Dvorak was a Czech, so diminutive she barely made the minimums for an astronaut. Like Jones, she was wearing a nanofabric space suit, although neither of them had pulled the inflatable helmets over their heads. Her hair was the color of straw, thickly curled. Jones kept his thinning brown hair trimmed down to a buzz cut.
She slid out of the copilot’s seat and floated toward the cockpit’s hatch. Jones went after her.
“Never thought I’d preside at a funeral,” he said as she slipped through the open hatch that led into the L/AV’s cargo bay.
“This is not a funeral,” Dvorak said, in heavily accented English. “We are merely placing his body in cold storage until the next flight from Earth arrives to take him home.”
The cargo bay was empty except for a solitary cylinder, ordinarily used to hold supplies.

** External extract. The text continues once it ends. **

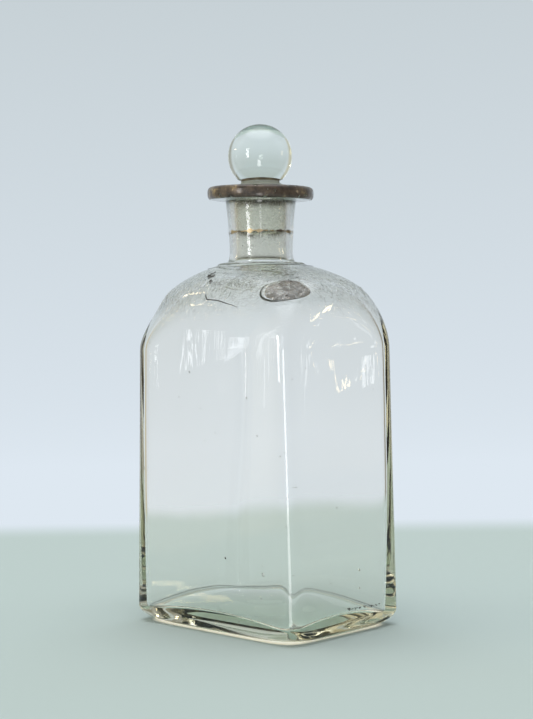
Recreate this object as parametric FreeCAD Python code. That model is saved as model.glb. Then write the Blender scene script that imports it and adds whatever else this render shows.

Jones was almost too big to meet the specifications for an astronaut. He always thought about one of the first Americans to go into space, Scott Carpenter: when informed that the height limit for astronauts was six feet, he wrote in his application form that he was five feet, thirteen inches tall. And he got away with it.
As they unhitched the cylinder from the straps holding it to the deck and floated it into the airlock, Jones mused, “You know, maybe when I die I’ll have my body sent into space.”
“Not buried?” Dvorak asked.
“Nah. Why stick yourself into the ground when you can go floating out to the stars?”
“Recycling,” she said.
He shook his head. “I think I’d rather go into space.”
Dvorak smiled slightly. “It makes no difference, really. Once you are dead, nothing matters.”
As he swung the airlock hatch shut, Jones admitted, “Maybe so. But still…”
Once they sealed the inner hatch shut, Dvorak asked, “Will you return to Earth on the next resupply flight?”
Jones said, “No. I’ll wait it out.”
“We will all have to go back sooner or later.”
“I guess so.”
“I have applied for a job with Masterson Aerospace. At Selene.”
“You want to live on the Moon?”
“Why not? It would be more interesting. Not so many jobs for astronauts on Earth.”
“I’ll go back to Florida,” Jones said. “After a year on Mars, I want some sun and swimming.”
“More jobs at Selene,” Dvorak insisted.
“More women in Florida,” said Jones, with a leer. “In bikinis.”
She smiled back at him. “Higher ratio of men to women at Selene. Intelligent men, scientists and engineers.”
Laughing, they went back to the cockpit and launched the mortal remains of Dr. Fulvio A. DiNardo, S.J., into orbit around Mars.